Phoolan Devi's emergence as a political persona was only an
integral part of the churning in the political process (in the
Gangetic plains) triggered by the partial implementation of the
Mandal Commission recommendations by the then V. P. Singh
Government; the coming together of the Dalits and the Other
Backward Castes in northern India was indeed a culmination of the
social agenda that the socialists had put in place soon after
Independence. The dynamics of this social chemistry (a unity of
the Backward Castes with the Dalits) based as it was on a
synthetic social chemistry did reflect in the evolution of
Phoolan Devi too.
But given this larger context, one cannot ignore the reality that
Phoolan Devi did nothing for the larger cause of social justice
as an MP nor did she really emerge out of Mr. Mulayam Singh
Yadav's shadow; and she was reluctant to make an issue of the
Samajwadi Party's reticence in taking a strong stand on defining
the scope of social justice. Phoolan Devi did not resist the
process by which the idea of social justice was reduced to
rhetoric, restricted to mere empowerment of the Other Backward
Castes and even opposed at times to any kind of such assertion by
the Dalits. But then, a victim of the odious social order that
prevailed (its vestiges exist even now) in the Gangetic plains,
she cannot be judged too harshly for all these. She was not among
those who entered the political stage as part of the social
churning. She was, instead, one of those brutalised by the old
order and hence was forced into reacting in the same manner.

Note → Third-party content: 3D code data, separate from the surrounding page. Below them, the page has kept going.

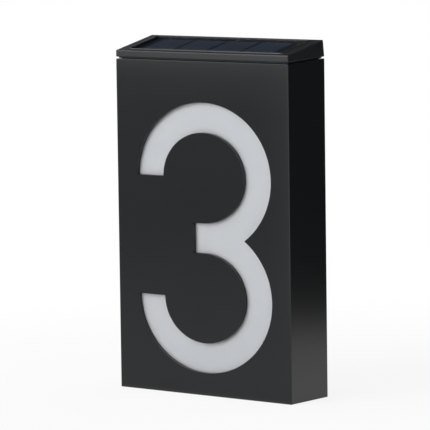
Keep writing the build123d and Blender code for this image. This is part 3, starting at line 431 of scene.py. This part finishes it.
def from_bmesh(name, shape):
    """Mesh from a bmesh, with doubles merged and faces outwards."""
    bmesh.ops.remove_doubles(shape, verts=shape.verts, dist=MERGE_DISTANCE)
    bmesh.ops.recalc_face_normals(shape, faces=shape.faces)
    mesh = bpy.data.meshes.new(name)
    shape.to_mesh(mesh)
    shape.free()
    return mesh


def smooth(mesh, angle=35.0):
    """Smooth shading that stays crisp over edges sharper than the angle."""
    mesh.shade_smooth()
    mesh.set_sharp_from_angle(angle=radians(angle))


def lathe(profile, sides, place):
    """Solid of revolution about local Z.

    The profile's points are (radius, height), and its two ends lie on the axis or meet."""
    shape = bmesh.new()
    rings = []
    for radius, height in profile:
        if radius == 0:
            rings.append([shape.verts.new(place @ Vector((0, 0, height)))])
            continue
        turns = [2 * pi * k / sides for k in range(sides)]
        points = [Vector((radius * cos(a), radius * sin(a), height)) for a in turns]
        rings.append([shape.verts.new(place @ point) for point in points])
    for lower, upper in zip(rings, rings[1:]):
        for k in range(sides):
            j = (k + 1) % sides
            corners = [
                lower[k % len(lower)],
                lower[j % len(lower)],
                upper[j % len(upper)],
                upper[k % len(upper)],
            ]
            face = list(dict.fromkeys(corners))
            if len(face) > 2:
                shape.faces.new(face)
    return shape


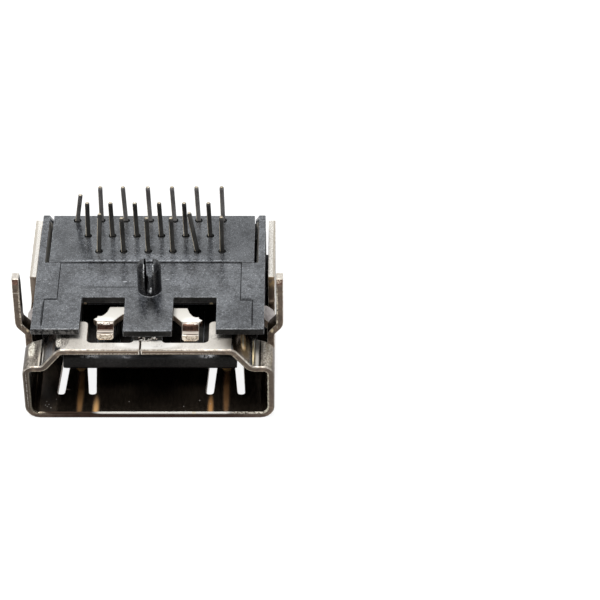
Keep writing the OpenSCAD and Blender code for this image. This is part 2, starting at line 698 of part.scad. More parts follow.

Be that as it may, the response to the tragic death by leaders of
her own party - Mr. Mulayam Singh Yadav and Mr. Amar Singh - and
their attempts to render to the tragedy a partisan political
shade is indeed reprehensible. While on the one hand, it is too
early now to rule out any of the suspected motives behind the
killing, the charge by the Samajwadi Party leaders against the
BJP in this instance reflects their inability to rise above petty
political considerations. It only shows that Phoolan Devi merely
remained a symbolic presentation of Mr. Mulayam Singh Yadav's
``commitment'' to the Dalit cause vis-a-vis the Bahujan Samaj
Party in Uttar Pradesh. Phoolan Devi was a victim of the unequal
social set-up for most part of her life and even when she managed
to get out of it, she was reduced to a symbol rather than her
growing into a leader in her own right.